Nuclear-power production in the U.S. West climbed to the highest level in three months as Great Plains Energy Inc. increased power at the 1,166-megawatt Wolf Creek reactor in Kansas.
U.S. generation gained 2.3 percent to 82,420 megawatts, or 81 percent of capacity, according to Nuclear Regulatory Commission data compiled by Bloomberg. That’s the sixth consecutive advance, the longest string since Dec. 7. Output was 3.1 percent more than a year ago with 19 of 104 nuclear reactors offline.

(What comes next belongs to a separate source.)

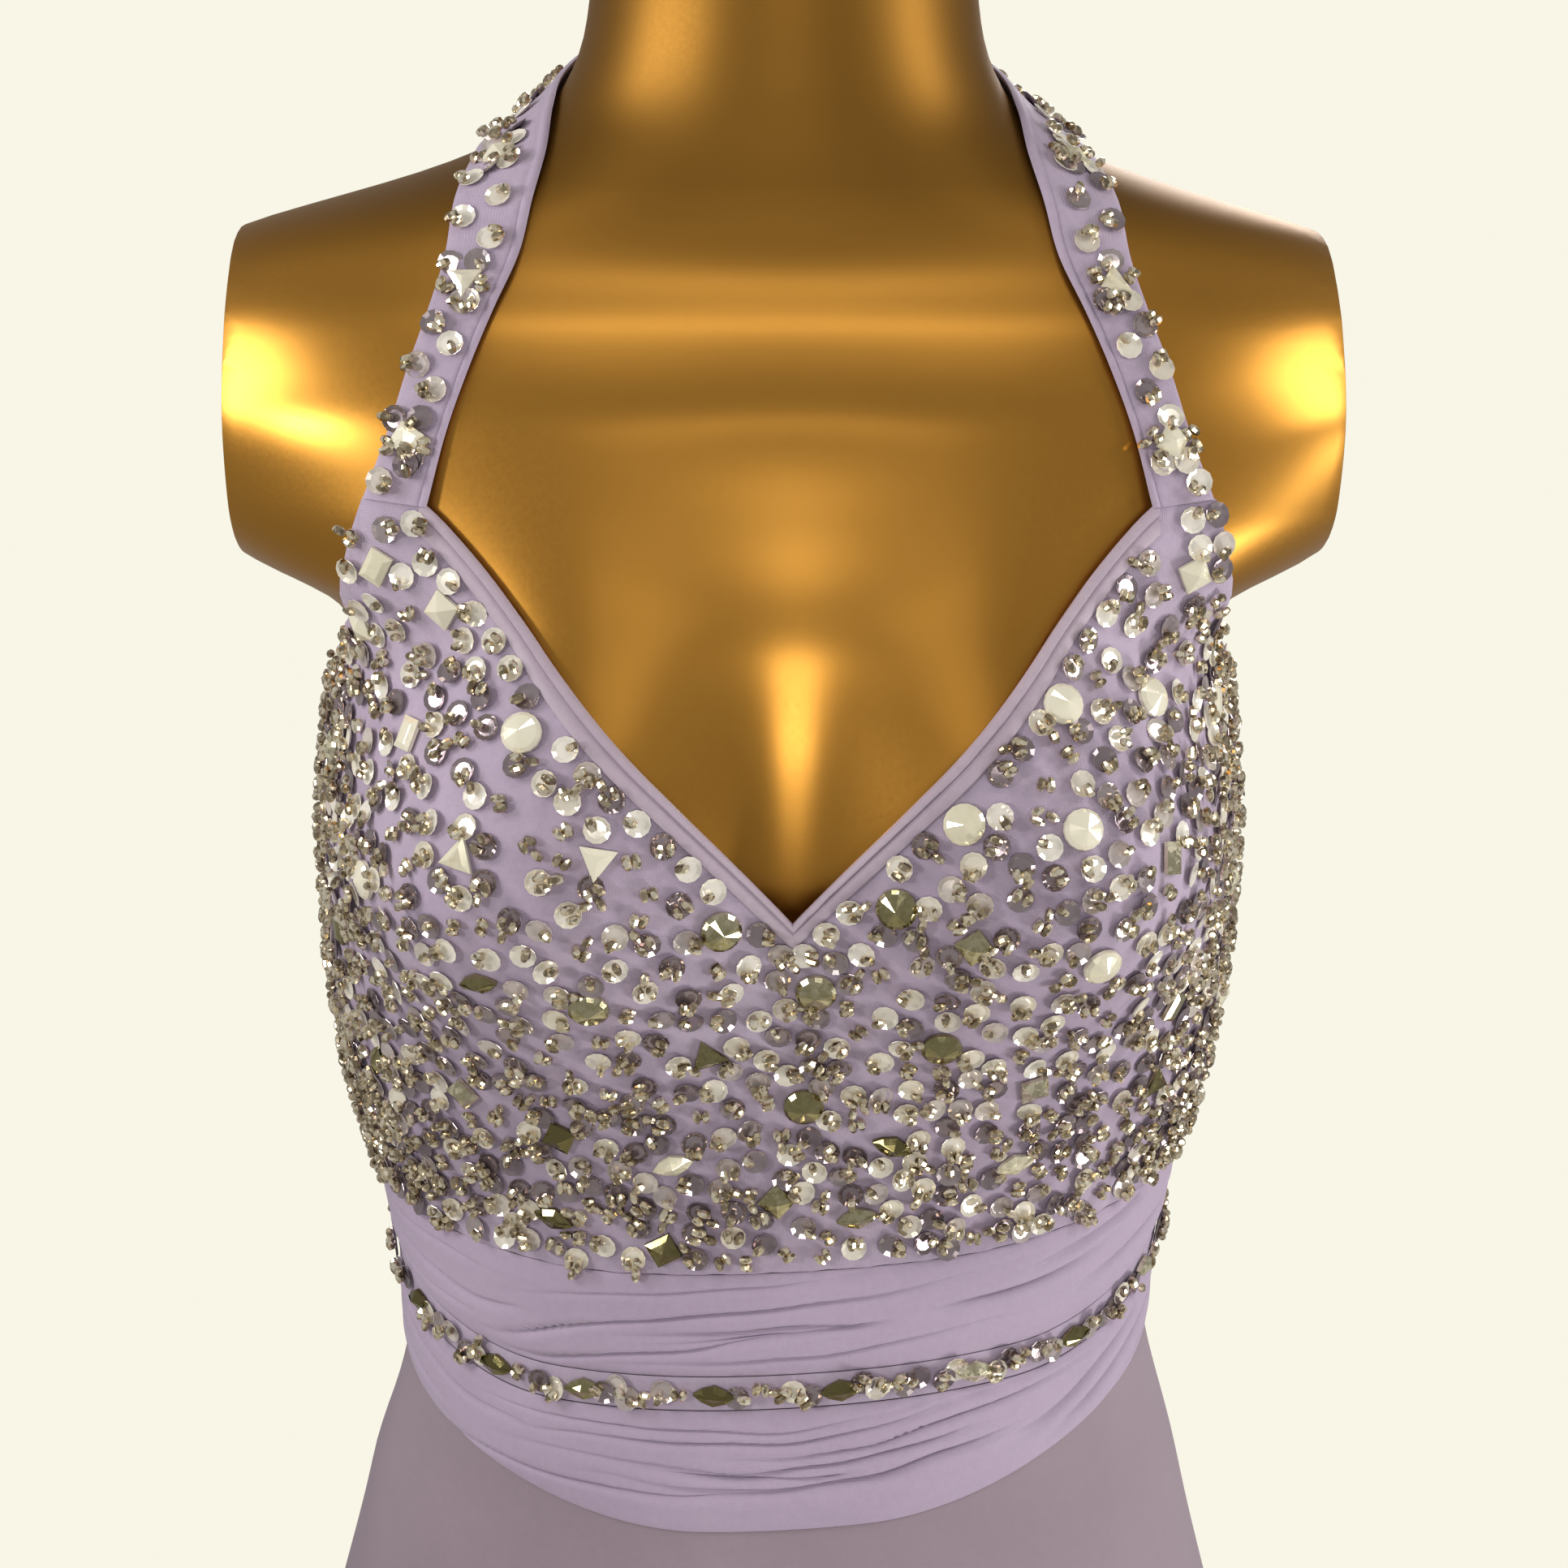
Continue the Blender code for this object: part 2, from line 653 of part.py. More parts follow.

Great Plains’ Wolf Creek 1, about 55 miles (88 kilometers) south of Topeka, Kansas, was operating at 97 percent of capacity today, up from 20 percent yesterday. The unit slowed early this week for repairs associated with cooling water in a stator, according to Cassie Bailey, a spokeswoman at the plant.
The increase sent Western nuclear output to 18,532 megawatts, 7.5 percent higher than yesterday and the most since Feb. 3, commission data compiled by Bloomberg show. A gain at Entergy Corp.’s 1,250-megawatt Waterford 3 reactor in Louisiana, to 50 percent from 18 percent, also contributed.
Reactor maintenance shutdowns, usually undertaken in the U.S. spring or fall when energy use is lowest, may increase consumption of natural gas and coal to generate electricity. The average refueling down time was 46 days in 2012, according to the Nuclear Energy Institute.